**GIVEN EXERCISE:** Give again, word for word, each line from the top of the listing through the line that holds "return tube(guide_tube_bore - running, thread_radius".
START DATA ENTRIES
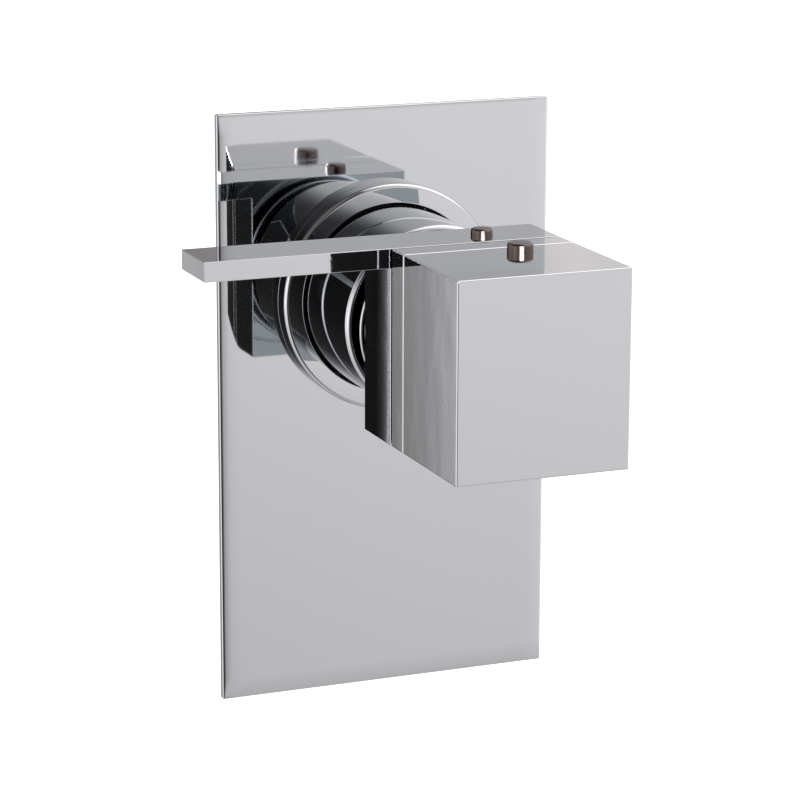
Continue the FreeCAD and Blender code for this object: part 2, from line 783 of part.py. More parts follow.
def partition_insert():
    """Wall behind the discs, with the fixed tube's seat and the guide of the adjusting nut."""
    wall = rod(partition_radius, partition_start, partition_end)
    guide = tube(guide_tube_radius, guide_tube_bore, partition_end, partition_end + guide_tube_length)
    bore = rod(stop_tube_radius + seated, partition_start - over, partition_end + over)
    body = cut(fuse(wall, guide), bore)
    for x, z in around(4, partition_port_circle, disc_port_turn):
        body = cut(body, rod(partition_port_radius, partition_start - over, partition_end + over,
                             AXIS_Y, x, 0, z))
    return body


def adjusting_nut():
    """Nut that the temperature spindle moves along the axis."""
    return tube(guide_tube_bore - running, thread_radius + running, nut_start, nut_end)


def overload_spring():
    """Short spring that gives way when the element over-travels."""
    start = nut_end + gasket_gap
    return tube(element_flange_radius, thread_radius + spring_clearance, start,
                start + overload_spring_length)


def wax_element():
    """Sensing element with its flange."""
    flange = rod(element_flange_radius, element_start, element_body_start)
    sensor = rod(element_radius, element_body_start, element_end)
    rim = edges_where(sensor, lambda p, e: near(p.y, element_end))
    sensor = sensor.makeFillet(element_tip_radius, rim)
    return fuse(flange, sensor)


def shuttle():
    """Slide that opens the hot window as it closes the cold one."""
    disc = rod(shuttle_radius, shuttle_start, shuttle_start + shuttle_disc)
    rim = tube(shuttle_radius, shuttle_radius - shuttle_wall, shuttle_start, shuttle_start + shuttle_length)
    bore = rod(element_radius + seated, shuttle_start - over, shuttle_start + shuttle_length)
    body = cut(fuse(disc, rim), bore)
    circle = (element_flange_radius + shuttle_radius - shuttle_wall) / 2
    for x, z in around(shuttle_holes, circle):
        body = cut(body, rod(shuttle_hole_radius, shuttle_start - over, shuttle_start + shuttle_disc + over,
                             AXIS_Y, x, 0, z))
    return body


def return_spring():
    """Spring that pushes the shuttle back as the element cools."""
    return tube(return_spring_radius, return_spring_radius - return_spring_wall,
                return_spring_start, end_cap_start - gasket_gap)


def cartridge_end_cap():
    """Rear cap of the cartridge, pierced for the element's tail and for the water."""
    cap = tube(cartridge_rear_bore - seated, element_radius + end_cap_tail_gap, end_cap_start, cartridge_end)
    for x, z in around(4, return_spring_radius + end_cap_hole_offset, disc_port_turn):
        cap = cut(cap, rod(end_cap_hole_radius, end_cap_start - over, cartridge_end + over, AXIS_Y, x, 0, z))
    return cap


def bonnet_nut():
    """Nut that holds the cartridge in the body."""
    skirt = rod(counterbore_radius - seated, neck_front - seated, cartridge_flange_front - gasket_gap)
    head = hexagon(bonnet_hex, bonnet_front, neck_front - seated)
    rounded = rod(bonnet_hex / 2 + bonnet_rounding, bonnet_front, neck_front - seated)
    nut = fuse(head.common(rounded), skirt)
    lip = rod(bonnet_lip_radius, bonnet_front - over, bonnet_lip_end)
    bore = rod(cartridge_radius + running, bonnet_lip_end, cartridge_flange_front)
    return cut(nut, lip, bore)


def sleeve_holder():
    """Plastic ring on the body's neck that centres the sleeve."""
    outer = sleeve_radius - sleeve_wall - seated
    ring = tube(outer, neck_radius + seated, holder_front, holder_front + holder_depth)
    notches = []
    for x, z in around(holder_notches, outer):
        notches.append(rod(holder_notch_radius, holder_front - over, holder_front + holder_depth + over,
                           AXIS_Y, x, 0, z))
    return cut(ring, *notches)


# ---- Cast body --------------------------------------------------------------------------------------
def port(axis, reach, x, y, z, radius, start=0.0):
    """Outer shape of a pipe port: a round neck with a hexagonal end."""
    neck = rod(radius, start, reach, axis, x, y, z)
    side = 1.0 if reach > 0 else -1.0
    nut = hexagon(port_hex, reach - side * port_hex_length, reach, axis, x, y, z)
    rounded = rod(port_hex / 2 + port_rounding, reach - side * port_hex_length, reach, axis, x, y, z)
    return fuse(neck, nut.common(rounded))


def port_bores(axis, reach, x=0.0, y=0.0, z=0.0):
    """Thread and channel of an outlet."""
    side = 1.0 if reach > 0 else -1.0
    inner = reach - side * port_thread_length
    thread = rod(port_thread_radius, inner, reach + side, axis, x, y, z)
    channel = rod(port_channel_radius, side * (cartridge_radius - port_channel_lead), inner, axis, x, y, z)
    return [thread, channel]


def leg_bores(side, channel_depth):
    """Thread, check valve seat and channel of an inlet leg."""
    x = side * leg_offset
    thread_end_z = -leg_reach + port_thread_length
    pocket_end = thread_end_z + check_pocket
    thread = rod(port_thread_radius, -leg_reach - over, thread_end_z, AXIS_Z, x, leg_depth)
    pocket = rod(check_bore, thread_end_z, pocket_end, AXIS_Z, x, leg_depth)
    chord = math.sqrt(cartridge_radius ** 2 - leg_offset ** 2)
    channel = rod(leg_channel_radius, pocket_end, -chord + leg_channel_lead, AXIS_Z, x, channel_depth)
    return [thread, pocket, channel]


def valve_body():
    """Cast brass body: barrel for the cartridge, two inlet legs below, outlets above and to the right."""
    barrel = turned(rod(body_radius, body_front, body_end))
    neck = turned(rod(neck_radius, neck_front, body_front))
    outer = fuse(
        barrel,
        neck,
        port(AXIS_Z, outlet_reach_top, 0, outlet_depth, 0, port_radius, port_root),
        port(AXIS_X, outlet_reach_side, 0, outlet_depth, 0, port_radius, port_root),
        port(AXIS_Z, -leg_reach, -leg_offset, leg_depth, 0, leg_radius),
        port(AXIS_Z, -leg_reach, leg_offset, leg_depth, 0, leg_radius),
        block(-leg_offset, leg_offset, leg_depth - web_half, leg_depth + web_half, -leg_reach / 2, 0),
    )
    tools = [
        turned(rod(cartridge_radius + running, main_bore_start - over, main_bore_end)),
        turned(rod(counterbore_radius, neck_front - over, main_bore_start)),
    ]
    tools += port_bores(AXIS_Z, outlet_reach_top, 0, outlet_depth, 0)
    tools += port_bores(AXIS_X, outlet_reach_side, 0, outlet_depth, 0)
    tools += leg_bores(-1, hot_channel_depth)
    tools += leg_bores(1, cold_channel_depth)
    for side in (-1, 1):
        tools.append(rod(bracket_screw_radius + seated, body_end - bracket_screw_bite, body_end + over,
                         AXIS_Y, side * bracket_screw_offset))
    return cut(outer, *tools)


# ---- Check valves and strainers ---------------------------------------------------------------------
def check_base():
    """Height of the check valve's lower end in its leg."""
    return -leg_reach + port_thread_length + strainer_length + gasket_gap


def check_body(side):
    """Housing of a check valve, with its seat below and the stem's guide above."""
    x = side * leg_offset
    low = check_base()
    high = low + check_length
    shell = tube(check_radius, check_radius - check_wall, low, high, AXIS_Z, x, leg_depth)
    seat = tube(check_radius, check_seat_radius, low, low + check_seat, AXIS_Z, x, leg_depth)
    bar = block(x - check_radius + spider_inset, x + check_radius - spider_inset,
                leg_depth - spider_half, leg_depth + spider_half, high - spider, high)
    hole = rod(poppet_stem_radius + running, high - spider - over, high + over, AXIS_Z, x, leg_depth)
    return cut(fuse(shell, seat, bar), hole)


def check_poppet(side):
    """Valve disc and stem that lift off the seat when water flows in."""
    x = side * leg_offset
    low = check_base() + check_seat + check_seat_gap
    disc = rod(poppet_radius, low, low + poppet_thickness, AXIS_Z, x, leg_depth)
    stem = rod(poppet_stem_radius, low, low + poppet_thickness + poppet_stem_length, AXIS_Z, x, leg_depth)
    return fuse(disc, stem)


def check_spring(side):
    """Light spring that closes the check valve."""
    x = side * leg_offset
    low = check_base() + check_seat + check_seat_gap + poppet_thickness
    high = check_base() + check_length - spider
    return tube(check_spring_radius, check_spring_bore, low, high, AXIS_Z, x, leg_depth)


def strainer(side):
    """Perforated cup that keeps grit out of the check valve."""
    x = side * leg_offset
    low = -leg_reach + port_thread_length
    cup = rod(check_radius, low, low + strainer_length, AXIS_Z, x, leg_depth)
    hollow = rod(check_radius - strainer_wall, low + strainer_wall, low + strainer_length + over, AXIS_Z,
                 x, leg_depth)
    cup = cut(cup, hollow)
    for ring, count in enumerate(strainer_rings):
        for i in range(max(count, 1)):
            turn = 2 * math.pi * i / max(count, 1)
            hole_x = x + ring * strainer_ring_pitch * math.cos(turn)
            hole_y = leg_depth + ring * strainer_ring_pitch * math.sin(turn)
            cup = cut(cup, rod(strainer_hole_radius, low - over, low + strainer_wall + over, AXIS_Z,
                               hole_x, hole_y))
    return cup


# ---- Bracket ----------------------------------------------------------------------------------------
def bracket():
    """Steel plate behind the body with four fixing holes."""
    x = bracket_width / 2
    z = bracket_height / 2
    start = body_end
    end = body_end + bracket_thickness
    plate = block(-x, x, start, end, -z, z)
    corners = edges_where(plate, lambda p, e: near(abs(p.x), x) and near(abs(p.z), z))
    plate = plate.makeFillet(bracket_corner, corners)
    for hole_x in (-bracket_hole_x / 2, bracket_hole_x / 2):
        for hole_z in (-bracket_hole_z / 2, bracket_hole_z / 2):
            plate = cut(plate, rod(bracket_hole_radius, start - over, end + over, AXIS_Y, hole_x, 0, hole_z))
    for side in (-1, 1):
        plate = cut(plate, rod(bracket_screw_radius + seated, start - over, end + over, AXIS_Y,
                               side * bracket_screw_offset))
    return plate


def bracket_screws():
    """Two screws that hold the bracket to the body."""
    screws = []
    for side in (-1, 1):
        x = side * bracket_screw_offset
        under = body_end + bracket_thickness
        head = rod(bracket_screw_head_radius, under, under + bracket_screw_head, AXIS_Y, x)
        rim = edges_where(head, lambda p, e: near(p.y, under + bracket_screw_head))
        head = head.makeFillet(bracket_screw_edge_radius, rim)
        shank = rod(bracket_screw_radius, under - bracket_screw_length, under, AXIS_Y, x)
        top = under + bracket_screw_head
        socket = hexagon(bracket_screw_flats, top - bracket_screw_socket, top + over, AXIS_Y, x)
        screws.append(cut(fuse(head, shank), socket))
    return Part.makeCompound(screws)


parts = {
    "wall_plate": wall_plate(),
    "plate_gasket": plate_gasket(),
    "collar": collar(),
    "collar_seal": collar_seal(),
    "sleeve": sleeve(),
    "bearing_cap": bearing_cap(),
    "sleeve_holder": sleeve_holder(),
    "flow_lever": lever(),
    "lever_set_screw": set_screw(lever_rear - lever_screw_inset, flow_extension_radius),
    "flow_button": button(flow_button_radius, flow_button_proud, lever_middle),
    "flow_button_guide": button_guide(flow_button_radius, lever_middle),
    "flow_button_spring": button_spring(flow_button_radius, lever_middle),
    "flow_stop_ring": stop_ring(flow_stop_start, flow_button_travel),
    "knob_carrier": knob_carrier(),
    "knob_shell": knob_shell(),
    "knob_screws": knob_screws(),
    "knob_set_screw": set_screw(knob_cavity_end + knob_screw_inset, rod_radius),
    "temp_button": button(temp_button_radius, temp_button_proud, temp_button_place),
    "temp_button_guide": button_guide(temp_button_radius, temp_button_place),
    "temp_button_spring": button_spring(temp_button_radius, temp_button_place),
    "temp_stop_ring": stop_ring(temp_stop_start, temp_button_travel),
    "stop_tube": stop_tube(),
    "flow_extension": flow_extension(),
    "flow_spindle": flow_spindle(),
    "spindle_clip": spindle_clip(),
    "temp_extension": temp_extension(),
    "temp_spindle": temp_spindle(),
    "tube_seals": tube_seals(),
    "rod_seal": rod_seal(),
    "cartridge_body": cartridge_body(),
    "cartridge_seals": cartridge_seals(),
    "rotating_disc": ceramic_disc(rotating_disc_start, around(2, disc_port_circle, disc_port_turn)),
    "fixed_disc": ceramic_disc(fixed_disc_start, around(4, disc_port_circle, disc_port_turn)),
    "disc_seal": disc_seal(),
    "partition_insert": partition_insert(),
    "adjusting_nut": adjusting_nut(),
    "overload_spring": overload_spring(),
    "wax_element": wax_element(),
    "shuttle": shuttle(),
    "return_spring": return_spring(),
    "cartridge_end_cap": cartridge_end_cap(),
    "bonnet_nut": bonnet_nut(),
    "valve_body": valve_body(),
    "hot_check_body": check_body(-1),
    "hot_check_poppet": check_poppet(-1),
    "hot_check_spring": check_spring(-1),
    "hot_strainer": strainer(-1),
    "cold_check_body": check_body(1),
    "cold_check_poppet": check_poppet(1),
    "cold_check_spring": check_spring(1),
    "cold_strainer": strainer(1),
    "bracket": bracket(),
    "bracket_screws": bracket_screws(),
}

os.makedirs("parts", exist_ok=True)
for name, shape in parts.items():
    shape = shape.translated(AXIS_Z * axis_height)
    shape.exportStep("parts/" + name + ".step")
    print(name, "solids", len(shape.Solids), "volume", round(shape.Volume, 1), "valid", shape.isValid())
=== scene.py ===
# %% [markdown]
# # A concealed thermostatic shower valve, dressed for its portrait
# The valve's construction comes packed from the CAD program: fifty-odd nodes that ride on eight bodies.
# This notebook loads that frame and models every piece that shows again with mesh tools, so that its edges
# catch the light as plated metal does. Polished chrome has hardly any colour of its own. What it shows is the
# room, so half of the work is the room: soft grey walls of light that the faces mirror.

import bmesh
import bpy
import json
import math
from mathutils import Matrix, Quaternion, Vector


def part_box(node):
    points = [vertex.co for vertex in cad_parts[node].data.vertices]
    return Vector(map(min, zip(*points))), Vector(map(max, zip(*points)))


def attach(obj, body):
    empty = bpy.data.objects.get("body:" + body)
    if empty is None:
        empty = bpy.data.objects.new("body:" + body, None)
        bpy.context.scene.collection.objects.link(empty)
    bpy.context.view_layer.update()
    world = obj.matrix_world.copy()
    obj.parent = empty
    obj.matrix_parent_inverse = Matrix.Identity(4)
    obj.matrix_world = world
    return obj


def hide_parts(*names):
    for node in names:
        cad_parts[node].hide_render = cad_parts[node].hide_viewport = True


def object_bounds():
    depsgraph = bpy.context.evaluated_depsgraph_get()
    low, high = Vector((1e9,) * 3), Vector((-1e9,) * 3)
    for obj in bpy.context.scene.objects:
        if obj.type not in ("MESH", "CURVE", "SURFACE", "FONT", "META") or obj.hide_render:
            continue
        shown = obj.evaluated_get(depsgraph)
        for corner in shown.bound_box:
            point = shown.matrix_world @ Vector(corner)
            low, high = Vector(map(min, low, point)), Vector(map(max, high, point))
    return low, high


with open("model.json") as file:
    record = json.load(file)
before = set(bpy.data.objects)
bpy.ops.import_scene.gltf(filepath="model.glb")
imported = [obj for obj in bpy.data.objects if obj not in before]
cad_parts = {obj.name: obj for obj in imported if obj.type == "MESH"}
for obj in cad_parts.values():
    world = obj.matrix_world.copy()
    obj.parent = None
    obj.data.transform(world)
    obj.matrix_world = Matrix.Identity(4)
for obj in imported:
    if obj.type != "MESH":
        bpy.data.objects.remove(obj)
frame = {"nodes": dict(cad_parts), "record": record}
cad_low, cad_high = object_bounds()
print("nodes:", len(frame["nodes"]))

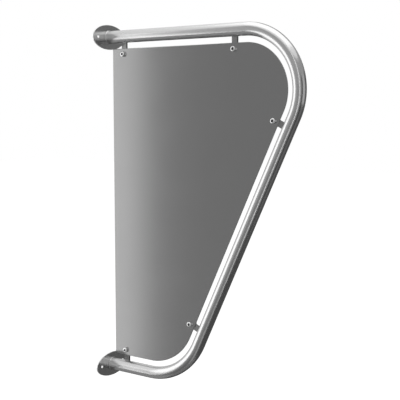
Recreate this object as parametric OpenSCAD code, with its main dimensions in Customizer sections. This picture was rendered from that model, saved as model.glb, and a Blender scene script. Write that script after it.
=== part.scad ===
// Wall-hung urinal privacy screen: a bent round tube welded to two oval wall
// plates, with a sheet metal panel screwed to five flat lugs inside the bend.
// X runs out from the wall and Z runs up. The tube's axis lies in the plane Y = 0.
// The origin is on the wall, at the centre of the lower wall plate's back face.

/* [Tube] */
// Outside diameter of the frame tube
tube_d = 25; // [20:0.5:32]
// Wall thickness of the frame tube
tube_wall = 1.5; // [1:0.1:3]

/* [Frame] */
// Height between the axes of the two level legs
leg_spacing = 675; // [600:5:750]
// Distance from the wall to the furthest point of the tube
reach = 454; // [420:1:500]
// Lean of the sloping run away from vertical, in degrees
lean = 25; // [18:0.5:28]
// Bend radius of the upper corner, measured at the tube's axis
top_bend_r = 111; // [80:1:130]
// Bend radius of the lower corner, measured at the tube's axis
bottom_bend_r = 131; // [90:1:150]

/* [Wall plates] */
// Width of a wall plate, across the panel
plate_w = 95; // [86:1:120]
// Height of a wall plate
plate_h = 49; // [40:1:70]
// Thickness of a wall plate
plate_t = 3; // [2:0.5:6]
// Diameter of the two fixing holes in a wall plate
plate_hole_d = 5.5; // [4:0.5:8]
// Distance between the two fixing holes in a wall plate
plate_hole_spacing = 65; // [56:1:70]

/* [Panel] */
// Thickness of the panel
panel_t = 2; // [1:0.25:4]
// Open gap between the tube and the panel's edge
panel_gap = 11.3; // [6:0.1:20]
// Distance from the wall to the panel's rear edge
panel_wall_gap = 12.5; // [5:0.5:25]

/* [Lugs] */
// Width of a lug, along the tube
lug_w = 12; // [10:0.5:18]
// Thickness of a lug
lug_t = 4; // [3:0.5:5]
// Distance from the panel's rear edge to the two rear lugs
rear_lug_setback = 27.5; // [20:0.5:40]
// Distance from the upper bend to the front lug on the top leg
top_lug_from_bend = 26.5; // [12:0.5:60]
// Distance from each bend to the nearer lug on the sloping run
slope_lug_from_bend = 24.5; // [12:0.5:60]
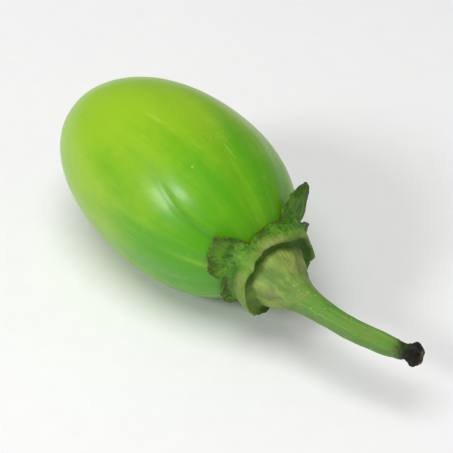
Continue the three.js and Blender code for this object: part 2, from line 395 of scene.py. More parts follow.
# The sphere's own height runs along the fruit, from -1 at the blossom tip to 1 at the pole.
sphere = n.add("GeometryNodeMeshUVSphere", asked["Points round"], asked["Rings"], 1.0)
side_y, side_z, height = n.xyz(n.add("GeometryNodeInputPosition"))
ring = n.vector("LENGTH", n.join(side_y, side_z, 0.0), out=1)
across = n.math("ABSOLUTE", height)
half_width = n.math("DIVIDE", asked["Width"], 2.0)
radius = n.times(ring, half_width)
round_angle = n.math("ARCTAN2", n.times(side_y, -1.0), side_z)


def reach_along(reach, fullness):
    return n.times(reach, n.math("POWER", across, n.math("DIVIDE", 2.0, fullness)))


tip = n.times(n.bell(radius, 0.0, asked["Tip spread"]), asked["Tip rise"])
blunt = n.minus(asked["Blossom reach"], asked["Tip rise"])
blossom_x = n.times(n.plus(reach_along(blunt, asked["Blossom fullness"]), tip), -1.0)
shoulder_x = reach_along(asked["Shoulder reach"], asked["Shoulder fullness"])
on_shoulder = n.math("GREATER_THAN", height, 0.0)
x = n.blend(on_shoulder, blossom_x, shoulder_x)
whole = n.plus(asked["Blossom reach"], asked["Shoulder reach"])
share_along = n.math("DIVIDE", n.plus(x, asked["Blossom reach"]), whole)

# Grooves. The ribs on the upper side have grown a little askew, so their grooves slant.
slanted = n.times(n.ease(round_angle, *SLANT_STARTS), n.ease(round_angle, *SLANT_ENDS, 1.0, 0.0))
behind = n.math("MINIMUM", n.minus(SLANT_FROM, share_along), SLANT_LIMITS[1])
behind = n.math("MAXIMUM", behind, SLANT_LIMITS[0])
slant = n.times(slanted, behind, asked["Groove slant"])
straightened = n.minus(n.plus(round_angle, slant), asked["First groove"])
turn = n.times(straightened, asked["Ribs"])
wave = n.math("MULTIPLY_ADD", n.math("COSINE", turn), 0.5, 0.5)
in_groove = n.math("POWER", wave, float(GROOVE_SHARPNESS))
fading = n.ease(share_along, *GROOVE_GROWS, GROOVE_LEFT, 1.0)
off_poles = n.ease(radius, 0.0, asked["Smooth radius"])
at_deepest = n.bell(round_angle, DEEPEST_AT, DEEPEST_SPREAD)
deepest = n.math("MULTIPLY_ADD", at_deepest, 1.0 - SHALLOWEST, SHALLOWEST)
groove_mask = n.times(in_groove, fading, off_poles, deepest)
pressed = n.times(groove_mask, asked["Groove depth"])

# A narrow crease in each groove, which wanders a little and dies out towards the middle
wander_noise = n.noise(n.join(x, side_y, side_z), WANDER_SCALE, detail=1.0)
wandered = n.plus(turn, n.swing(wander_noise, asked["Crease wander"]))
from_crease = n.math("SINE", n.times(wandered, 0.5))
crease_share = n.math("MULTIPLY_ADD", at_deepest, 1.0 - SMALLEST_CREASE, SMALLEST_CREASE)
crease_mask = n.times(n.bell(from_crease, 0.0, asked["Crease width"]),
                      n.ease(share_along, *CREASE_GROWS), off_poles, crease_share)
pressed = n.plus(pressed, n.times(crease_mask, asked["Crease depth"]))
lean = n.minus(1.0, n.math("DIVIDE", pressed, n.math("MAXIMUM", radius, 1e-5)))
point = n.join(x, n.times(side_y, half_width, lean), n.times(side_z, half_width, lean))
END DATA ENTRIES
**FINAL RESULT:**
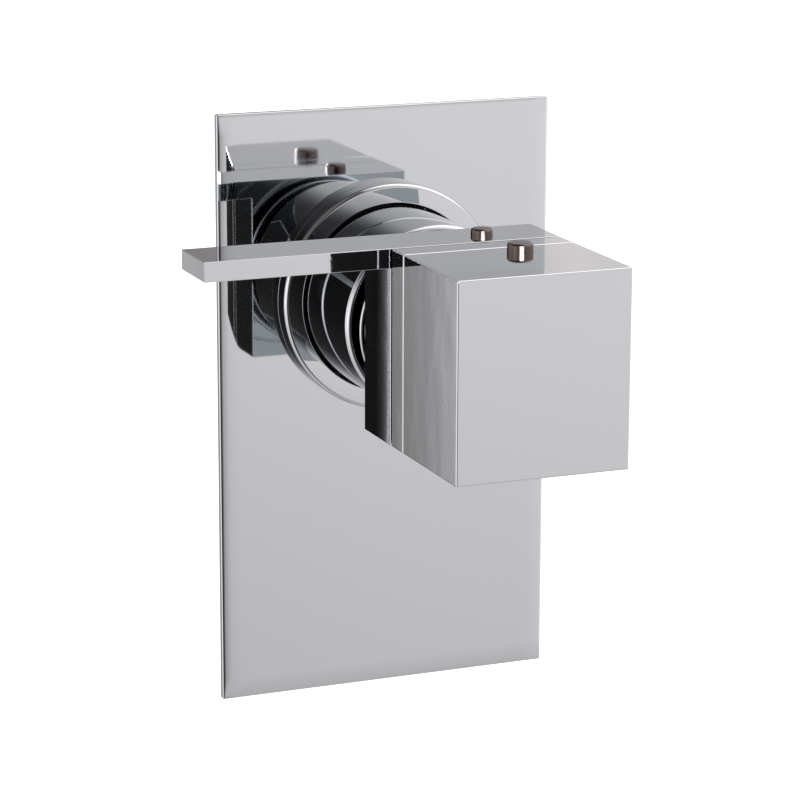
Continue the FreeCAD and Blender code for this object: part 2, from line 783 of part.py. More parts follow.
def partition_insert():
    """Wall behind the discs, with the fixed tube's seat and the guide of the adjusting nut."""
    wall = rod(partition_radius, partition_start, partition_end)
    guide = tube(guide_tube_radius, guide_tube_bore, partition_end, partition_end + guide_tube_length)
    bore = rod(stop_tube_radius + seated, partition_start - over, partition_end + over)
    body = cut(fuse(wall, guide), bore)
    for x, z in around(4, partition_port_circle, disc_port_turn):
        body = cut(body, rod(partition_port_radius, partition_start - over, partition_end + over,
                             AXIS_Y, x, 0, z))
    return body


def adjusting_nut():
    """Nut that the temperature spindle moves along the axis."""
    return tube(guide_tube_bore - running, thread_radius + running, nut_start, nut_end)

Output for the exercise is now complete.